The objectivists school argues that “the best interest of a state is a matter of objective reality. The subjectivists contend that what constitutes the national interest of a state depend on the preferences of the leaders, their ideas and priorities. Thus, national interest is wedded to the leadership of a nation and the perceptions and actions of the people.
In the past, Nigeria’s national interest was hinged on the creation of a suitable political and economic environment in Africa and the World at large, which will facilitate the defense of the territorial integrity of African States; the promotion of equality and self-reliance in Africa and the World; defense of social justice and human dignity of the black man, and the defense and promotion of world peace.
Nigeria’s national interest as consisting of six important elements in order of priority. These includes: self-preservation of the country; defense and maintenance of the Country’s independence; economic and social wellbeing of the people defense, preservation and promotion of the ways of his especially democratic values and the promotion of world peace.
The first three core national interest and they are not compromised irrespective of the administration.10. One of the most constant national interests of Nigeria’s diplomacy is her interest in Africa. This led to the foreign policy orientation of Afro-centrism.
Using Africa as the centre-piece as Nigeria’s foreign policy is rationalized on the basis that Nigeria is better positioned in Africa to identify with and defend the legitimate interest of Africa than any other nation. The assumption has been that the independence of Nigeria would be meaningless if it does not lead to the total liberation of all African States. Nigeria had wished to use her population, size and resources as advantage to contribute and facilitate the collective interest of Africa and this mandate was consummated as Nigeria’s historic mission.

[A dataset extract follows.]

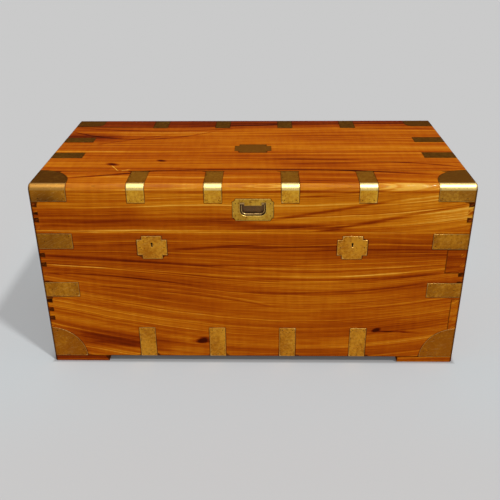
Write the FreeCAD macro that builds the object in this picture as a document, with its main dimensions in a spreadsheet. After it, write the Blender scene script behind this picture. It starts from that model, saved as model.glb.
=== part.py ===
import FreeCAD, Part
import math
import os
import re
import Sketcher

# Brass-bound camphorwood campaign chest, with a hinged lid, two locks and three flush handles.
# Millimetres. The origin is on the floor, in the middle of the chest: +X to the right, +Y to the back, +Z up.

SIZES = {
    # the chest as a whole
    "chest_length": 1040, "chest_depth": 524, "chest_height": 496, "lid_height": 118,
    # boards
    "wall": 16, "lid_top": 20, "floor_board": 14, "front_plank": 92, "floor_plank": 250,
    "nose_radius": 15, "back_radius": 6, "end_radius": 5,
    # feet
    "foot_height": 17, "foot_length": 143, "foot_width": 60, "foot_ease": 2,
    # dovetails: how many pins in each corner, and how wide a pin is at the board's end and at its root
    "carcass_pins": 14, "lid_pins": 5, "pin_tip": 7, "pin_root": 11,
    # dust lip inside the front and the ends
    "lip_thick": 8, "lip_height": 40, "lip_rise": 8, "lip_ease": 2, "lip_clearance": 1,
    # brass sheet let into the wood; over is how far a cutting solid stands proud
    "brass": 2, "inlay_gap": 0.15, "over": 3,
    # straps, seven shapes of arm
    "strap_width": 41, "strap_outer": 270.5, "strap_inner": 90, "end_strap_front": 54, "end_strap_back": 74,
    "front_arm": 45, "front_top_arm": 89, "back_arm": 45, "back_top_arm": 77,
    "end_arm": 45, "end_top_arm": 83, "base_arm": 87, "under_arm": 30,
    # round the carcass's corners
    "corner_arm": 88, "corner_strap": 40, "upper_strap_drop": 47, "lower_strap_rise": 180, "base_radius": 87,
    # plates on the lid's corners
    "front_corner_length": 87, "front_corner_depth": 97, "front_corner_round": 78,
    "back_corner_length": 79, "back_corner_depth": 60, "back_corner_round": 20, "corner_drop": 41,
    # cartouche
    "cartouche_length": 94, "cartouche_depth": 66, "cartouche_step_long": 12, "cartouche_step_deep": 13,
    # brass pins
    "brass_pin": 1.2, "brass_pin_long": 9, "brass_pin_short": 4.5, "pin_fit": 0.06, "pin_inset": 7,
    "bend_inset": 21, "round_pin_inset": 10, "round_pin_low": 17,
    # escutcheons
    "lock_place": 241, "escutcheon_width": 72, "escutcheon_height": 61, "escutcheon_drop": 43.5,
    "escutcheon_step_long": 12, "escutcheon_step_high": 10,
    "keyhole_drop": 33, "keyhole_radius": 2.6, "keyhole_slot": 3, "keyhole_long": 9,
    # locks and keepers
    "lock_width": 80, "lock_height": 56, "lock_depth": 11, "lock_wall": 1.5, "key_post": 1.2,
    "staple_place": 16, "staple_thick": 3, "staple_width": 6, "staple_long": 14, "staple_bar": 2,
    "staple_window": 3.4, "staple_window_high": 7, "staple_side_gap": 0.5, "staple_swing_gap": 0.9,
    "keeper_length": 62, "keeper_width": 9, "keeper_screw_inset": 4.5,
    "bolt_gap": 0.3, "bolt_bar": 9, "bolt_under_staple": 2, "prong_thick": 2.6, "prong_high": 5.6,
    "prong_arm": 6, "prong_standoff": 1.5, "prong_reach": 11, "talon": 3, "talon_width": 8,
    # hinges and the bevel of the back seam
    "hinge_place": 330, "hinge_length": 75, "hinge_leaf": 2, "hinge_arm": 70, "hinge_barrel": 3.5,
    "hinge_pin": 1.5, "hinge_fit": 0.06, "knuckle_gap": 0.3, "barrel_gap": 0.4, "barrel_relief": 0.5,
    "hinge_screw_across": 22, "hinge_screw_first": 28, "hinge_screw_inset": 14,
    "bevel_depth": 6, "bevel_height": 7.5,
    # screws
    "screw_head": 3.4, "screw_shank": 1.6, "screw_sink": 1.8, "screw_long": 11, "screw_fit": 0.08,
    # flush handle on the front of the lid
    "front_handle_place": 3, "front_handle_drop": 62.5,
    "front_plate_width": 96, "front_plate_height": 55, "front_plate_notch": 7,
    "front_recess_width": 61, "front_recess_height": 26, "front_recess_drop": 17, "front_recess_round": 14,
    "front_eye_width": 9, "front_eye_height": 8, "front_eye_radius": 3.2, "front_axle_depth": 4,
    "front_pan_depth": 12, "front_wire": 2.2,
    # flush carrying handles on the ends
    "side_handle_drop": 113,
    "side_plate_width": 130, "side_plate_height": 78, "side_plate_notch": 9,
    "side_recess_width": 90, "side_recess_height": 40, "side_recess_drop": 22, "side_recess_round": 18,
    "side_eye_width": 12, "side_eye_height": 11, "side_eye_radius": 4.2, "side_axle_depth": 5,
    "side_pan_depth": 13, "side_wire": 3,
    # shared by the flush handles
    "plate_thick": 2.2, "pan_wall": 2, "eye_gap": 0.6, "bail_gap": 1.2, "trunnion": 1.5, "trunnion_fit": 0.06,
    "plate_pin_inset": 7, "plate_pin_drop": 12,
}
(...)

While some Nigerians advocated that Nigeria should play in Africa the type of role which the USA is playing in the Organization of American States, some advocated reciprocity, since Nigeria should not be the ‘beast of burden” of all African states.
The question then arises: If we say Africa is the centerpiece of our foreign policy, it means that Nigeria should identify with and defend the legitimate interest of Africa collectively, then it also means that Africa and African states should identify with and defend Nigeria’s interest. This however has not played out as demonstrated in the xenophobic attack in South Africa.
With the recent posturing of the dynamic national interests woven around economic diplomacy, the Non-aligned diplomatic interests of neutrality is no longer relevant. Even the interest against Zionism and apartheid are also irrelevant. In practice however, successive had showed some degree of inconsistency in the pursuit of the national interests.
Now, Nigeria is at the slippery slope not because we have no resources but because of national embarrassment that is large-scale fraud and mismanagement of our oil resources, yet Nigeria’s foreign is not hinged on economic diplomacy. The country’s investment in the struggle to liberate African countries has gone unrewarded. In a world that has become a global village, Nigeria’s multilateral diplomacy should translate into tangible diplomatic benefits in the overall interest of the country.